Harvey’s mother is played by Angela Lansbury in one of her classic roles. She is married to a red-baiting U.S. Senator. It’s an election year and that senator is on track to become the next Vice-President. If so, the communists will have an agent at the very top of the American political system.

Cracks appear in the plan when many of the men in the platoon start to have disturbing dreams about their brainwashing experience. This includes Frank Sinatra who slowly and doggedly unravels what the hell is going on.

Filmed in tense black and white at the height of the Cold War, the film premiered at the same time as the Cuban Missile Crisis, in 1962.
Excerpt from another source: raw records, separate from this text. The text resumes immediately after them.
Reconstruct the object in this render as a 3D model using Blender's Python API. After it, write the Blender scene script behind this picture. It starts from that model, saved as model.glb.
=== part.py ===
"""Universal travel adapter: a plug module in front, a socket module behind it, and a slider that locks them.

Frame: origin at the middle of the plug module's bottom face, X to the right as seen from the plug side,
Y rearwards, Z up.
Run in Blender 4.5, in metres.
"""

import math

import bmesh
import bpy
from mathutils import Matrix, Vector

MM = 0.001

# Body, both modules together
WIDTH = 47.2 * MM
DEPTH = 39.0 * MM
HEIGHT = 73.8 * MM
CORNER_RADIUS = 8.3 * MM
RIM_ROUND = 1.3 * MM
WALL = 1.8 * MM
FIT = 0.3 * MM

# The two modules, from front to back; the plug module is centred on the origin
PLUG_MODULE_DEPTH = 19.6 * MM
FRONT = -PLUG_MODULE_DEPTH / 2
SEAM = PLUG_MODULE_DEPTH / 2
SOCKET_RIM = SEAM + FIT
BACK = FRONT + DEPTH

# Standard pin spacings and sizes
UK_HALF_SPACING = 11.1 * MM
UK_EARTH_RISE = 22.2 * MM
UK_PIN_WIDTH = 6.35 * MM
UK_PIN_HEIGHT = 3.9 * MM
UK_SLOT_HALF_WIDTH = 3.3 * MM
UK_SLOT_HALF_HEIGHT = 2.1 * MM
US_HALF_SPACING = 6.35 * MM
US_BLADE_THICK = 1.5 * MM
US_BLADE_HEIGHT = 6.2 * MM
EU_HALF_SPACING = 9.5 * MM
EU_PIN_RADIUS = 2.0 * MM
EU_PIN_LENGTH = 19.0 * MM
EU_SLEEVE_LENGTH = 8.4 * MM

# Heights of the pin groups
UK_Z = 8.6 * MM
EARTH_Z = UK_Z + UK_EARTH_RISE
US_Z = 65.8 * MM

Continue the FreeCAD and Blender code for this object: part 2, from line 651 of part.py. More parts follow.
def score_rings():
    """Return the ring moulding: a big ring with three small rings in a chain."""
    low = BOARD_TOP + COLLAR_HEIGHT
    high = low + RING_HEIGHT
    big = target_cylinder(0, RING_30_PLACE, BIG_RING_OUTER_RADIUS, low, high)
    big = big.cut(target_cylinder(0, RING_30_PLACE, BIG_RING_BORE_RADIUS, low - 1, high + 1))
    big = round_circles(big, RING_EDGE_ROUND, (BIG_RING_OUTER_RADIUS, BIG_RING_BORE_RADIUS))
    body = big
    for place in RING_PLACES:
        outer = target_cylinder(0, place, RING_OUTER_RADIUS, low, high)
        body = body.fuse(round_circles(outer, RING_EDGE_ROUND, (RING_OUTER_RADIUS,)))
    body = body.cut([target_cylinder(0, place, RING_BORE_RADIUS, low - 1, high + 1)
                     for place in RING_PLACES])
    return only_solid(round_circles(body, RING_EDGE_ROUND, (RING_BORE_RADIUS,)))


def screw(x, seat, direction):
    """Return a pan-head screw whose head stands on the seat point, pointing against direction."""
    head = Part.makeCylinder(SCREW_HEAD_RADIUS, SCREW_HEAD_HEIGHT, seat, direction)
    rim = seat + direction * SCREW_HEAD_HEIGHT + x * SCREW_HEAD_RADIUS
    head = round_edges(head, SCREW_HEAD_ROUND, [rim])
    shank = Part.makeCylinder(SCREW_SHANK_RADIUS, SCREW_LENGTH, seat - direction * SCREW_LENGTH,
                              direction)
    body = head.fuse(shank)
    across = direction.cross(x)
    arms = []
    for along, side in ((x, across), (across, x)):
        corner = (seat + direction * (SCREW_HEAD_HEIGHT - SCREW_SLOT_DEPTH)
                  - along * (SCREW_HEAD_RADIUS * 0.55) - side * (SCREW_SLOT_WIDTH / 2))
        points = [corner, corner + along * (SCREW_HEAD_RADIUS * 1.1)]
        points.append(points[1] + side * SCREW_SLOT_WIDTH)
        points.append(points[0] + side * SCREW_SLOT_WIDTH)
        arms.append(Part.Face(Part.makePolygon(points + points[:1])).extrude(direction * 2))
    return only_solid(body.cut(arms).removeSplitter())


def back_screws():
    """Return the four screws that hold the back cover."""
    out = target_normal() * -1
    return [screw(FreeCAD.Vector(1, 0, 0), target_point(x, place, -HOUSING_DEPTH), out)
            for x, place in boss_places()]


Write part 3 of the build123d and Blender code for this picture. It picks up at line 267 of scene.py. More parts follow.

Frank Sinatra in the Manchurian Candidate

Frank Sinatra has a hand in producing the film and at the time was famously allied with President John F. Kennedy. When JFK was assassinated, Sinatra withdrew the film from public viewing out of respect for his friend. It was not until the 1980s that it re-emerged and was hailed as an essential Cold War thriller and perhaps as Sinatra’s greatest film.

The rights were still controlled by the Sinatra estate and a 2004 remake/update was helmed by Jonathan Demme. The film starred Meryl Streep, Denzel Washington, Liev Schrieber and Felix Leiter actor, Jeffery Wright. While that film is enjoyable, the original still dazzles. All the same themes of communist conspiracy and danger that informed the Ian Fleming novels are present in the original film; it’s essential viewing for a Bond fan.